◆ Work to complete: Write out the listing below again, precisely as it is given.

◆ Dataset excerpt:
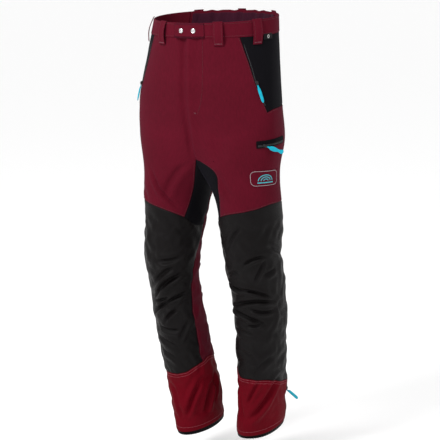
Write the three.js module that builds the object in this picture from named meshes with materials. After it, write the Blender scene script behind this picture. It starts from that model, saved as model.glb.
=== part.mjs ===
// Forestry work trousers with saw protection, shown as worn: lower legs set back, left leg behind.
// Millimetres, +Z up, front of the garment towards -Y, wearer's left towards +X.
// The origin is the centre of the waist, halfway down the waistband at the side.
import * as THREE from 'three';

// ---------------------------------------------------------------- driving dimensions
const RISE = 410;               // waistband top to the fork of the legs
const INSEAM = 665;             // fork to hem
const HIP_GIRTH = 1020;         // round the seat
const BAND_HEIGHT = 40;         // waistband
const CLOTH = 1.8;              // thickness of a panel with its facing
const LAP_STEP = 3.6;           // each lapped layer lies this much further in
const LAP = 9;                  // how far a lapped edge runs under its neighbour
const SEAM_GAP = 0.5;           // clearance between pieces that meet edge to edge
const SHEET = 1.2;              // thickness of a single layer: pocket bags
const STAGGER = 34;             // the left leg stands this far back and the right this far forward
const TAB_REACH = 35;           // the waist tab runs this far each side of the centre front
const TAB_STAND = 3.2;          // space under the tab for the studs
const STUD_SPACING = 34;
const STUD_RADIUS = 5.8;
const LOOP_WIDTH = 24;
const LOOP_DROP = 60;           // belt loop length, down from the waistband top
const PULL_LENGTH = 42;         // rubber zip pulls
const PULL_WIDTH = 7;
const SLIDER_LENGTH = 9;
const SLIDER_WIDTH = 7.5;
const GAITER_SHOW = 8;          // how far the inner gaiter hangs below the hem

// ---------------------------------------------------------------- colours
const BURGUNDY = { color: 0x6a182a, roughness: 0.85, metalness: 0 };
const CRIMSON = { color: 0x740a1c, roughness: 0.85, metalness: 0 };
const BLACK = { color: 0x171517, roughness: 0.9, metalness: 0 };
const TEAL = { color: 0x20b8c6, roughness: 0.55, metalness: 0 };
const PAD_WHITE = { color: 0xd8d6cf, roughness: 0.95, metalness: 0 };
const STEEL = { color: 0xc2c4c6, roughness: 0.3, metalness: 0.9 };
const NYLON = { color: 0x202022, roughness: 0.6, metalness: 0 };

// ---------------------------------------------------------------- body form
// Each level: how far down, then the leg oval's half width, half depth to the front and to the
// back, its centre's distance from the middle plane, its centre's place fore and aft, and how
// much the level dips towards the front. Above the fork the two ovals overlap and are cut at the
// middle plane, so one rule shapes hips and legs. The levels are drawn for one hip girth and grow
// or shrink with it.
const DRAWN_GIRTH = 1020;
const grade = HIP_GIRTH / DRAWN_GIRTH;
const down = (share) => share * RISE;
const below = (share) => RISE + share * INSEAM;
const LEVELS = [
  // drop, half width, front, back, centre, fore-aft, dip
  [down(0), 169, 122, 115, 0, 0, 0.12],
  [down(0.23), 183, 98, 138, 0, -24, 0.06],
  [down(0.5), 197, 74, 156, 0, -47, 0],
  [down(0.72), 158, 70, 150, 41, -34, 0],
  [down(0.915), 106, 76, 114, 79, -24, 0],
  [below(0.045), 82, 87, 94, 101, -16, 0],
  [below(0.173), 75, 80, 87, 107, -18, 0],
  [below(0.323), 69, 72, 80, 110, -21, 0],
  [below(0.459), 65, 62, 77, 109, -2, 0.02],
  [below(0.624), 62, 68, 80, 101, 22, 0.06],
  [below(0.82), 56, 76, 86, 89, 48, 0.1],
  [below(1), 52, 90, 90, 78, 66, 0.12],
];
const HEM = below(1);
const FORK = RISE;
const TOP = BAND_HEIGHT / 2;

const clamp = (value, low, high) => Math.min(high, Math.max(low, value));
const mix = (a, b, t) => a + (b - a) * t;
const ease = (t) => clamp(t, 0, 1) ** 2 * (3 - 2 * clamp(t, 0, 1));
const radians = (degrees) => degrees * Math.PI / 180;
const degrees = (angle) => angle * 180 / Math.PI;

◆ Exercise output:
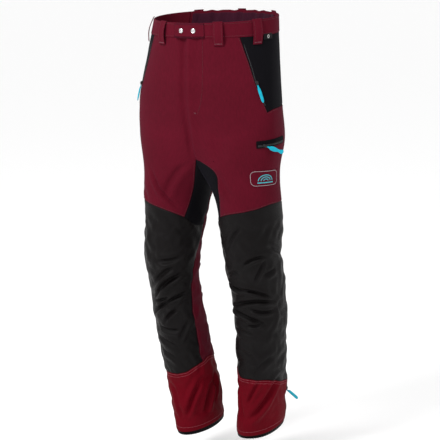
Write the three.js module that builds the object in this picture from named meshes with materials. After it, write the Blender scene script behind this picture. It starts from that model, saved as model.glb.
=== part.mjs ===
// Forestry work trousers with saw protection, shown as worn: lower legs set back, left leg behind.
// Millimetres, +Z up, front of the garment towards -Y, wearer's left towards +X.
// The origin is the centre of the waist, halfway down the waistband at the side.
import * as THREE from 'three';

// ---------------------------------------------------------------- driving dimensions
const RISE = 410;               // waistband top to the fork of the legs
const INSEAM = 665;             // fork to hem
const HIP_GIRTH = 1020;         // round the seat
const BAND_HEIGHT = 40;         // waistband
const CLOTH = 1.8;              // thickness of a panel with its facing
const LAP_STEP = 3.6;           // each lapped layer lies this much further in
const LAP = 9;                  // how far a lapped edge runs under its neighbour
const SEAM_GAP = 0.5;           // clearance between pieces that meet edge to edge
const SHEET = 1.2;              // thickness of a single layer: pocket bags
const STAGGER = 34;             // the left leg stands this far back and the right this far forward
const TAB_REACH = 35;           // the waist tab runs this far each side of the centre front
const TAB_STAND = 3.2;          // space under the tab for the studs
const STUD_SPACING = 34;
const STUD_RADIUS = 5.8;
const LOOP_WIDTH = 24;
const LOOP_DROP = 60;           // belt loop length, down from the waistband top
const PULL_LENGTH = 42;         // rubber zip pulls
const PULL_WIDTH = 7;
const SLIDER_LENGTH = 9;
const SLIDER_WIDTH = 7.5;
const GAITER_SHOW = 8;          // how far the inner gaiter hangs below the hem

// ---------------------------------------------------------------- colours
const BURGUNDY = { color: 0x6a182a, roughness: 0.85, metalness: 0 };
const CRIMSON = { color: 0x740a1c, roughness: 0.85, metalness: 0 };
const BLACK = { color: 0x171517, roughness: 0.9, metalness: 0 };
const TEAL = { color: 0x20b8c6, roughness: 0.55, metalness: 0 };
const PAD_WHITE = { color: 0xd8d6cf, roughness: 0.95, metalness: 0 };
const STEEL = { color: 0xc2c4c6, roughness: 0.3, metalness: 0.9 };
const NYLON = { color: 0x202022, roughness: 0.6, metalness: 0 };

// ---------------------------------------------------------------- body form
// Each level: how far down, then the leg oval's half width, half depth to the front and to the
// back, its centre's distance from the middle plane, its centre's place fore and aft, and how
// much the level dips towards the front. Above the fork the two ovals overlap and are cut at the
// middle plane, so one rule shapes hips and legs. The levels are drawn for one hip girth and grow
// or shrink with it.
const DRAWN_GIRTH = 1020;
const grade = HIP_GIRTH / DRAWN_GIRTH;
const down = (share) => share * RISE;
const below = (share) => RISE + share * INSEAM;
const LEVELS = [
  // drop, half width, front, back, centre, fore-aft, dip
  [down(0), 169, 122, 115, 0, 0, 0.12],
  [down(0.23), 183, 98, 138, 0, -24, 0.06],
  [down(0.5), 197, 74, 156, 0, -47, 0],
  [down(0.72), 158, 70, 150, 41, -34, 0],
  [down(0.915), 106, 76, 114, 79, -24, 0],
  [below(0.045), 82, 87, 94, 101, -16, 0],
  [below(0.173), 75, 80, 87, 107, -18, 0],
  [below(0.323), 69, 72, 80, 110, -21, 0],
  [below(0.459), 65, 62, 77, 109, -2, 0.02],
  [below(0.624), 62, 68, 80, 101, 22, 0.06],
  [below(0.82), 56, 76, 86, 89, 48, 0.1],
  [below(1), 52, 90, 90, 78, 66, 0.12],
];
const HEM = below(1);
const FORK = RISE;
const TOP = BAND_HEIGHT / 2;

const clamp = (value, low, high) => Math.min(high, Math.max(low, value));
const mix = (a, b, t) => a + (b - a) * t;
const ease = (t) => clamp(t, 0, 1) ** 2 * (3 - 2 * clamp(t, 0, 1));
const radians = (degrees) => degrees * Math.PI / 180;
const degrees = (angle) => angle * 180 / Math.PI;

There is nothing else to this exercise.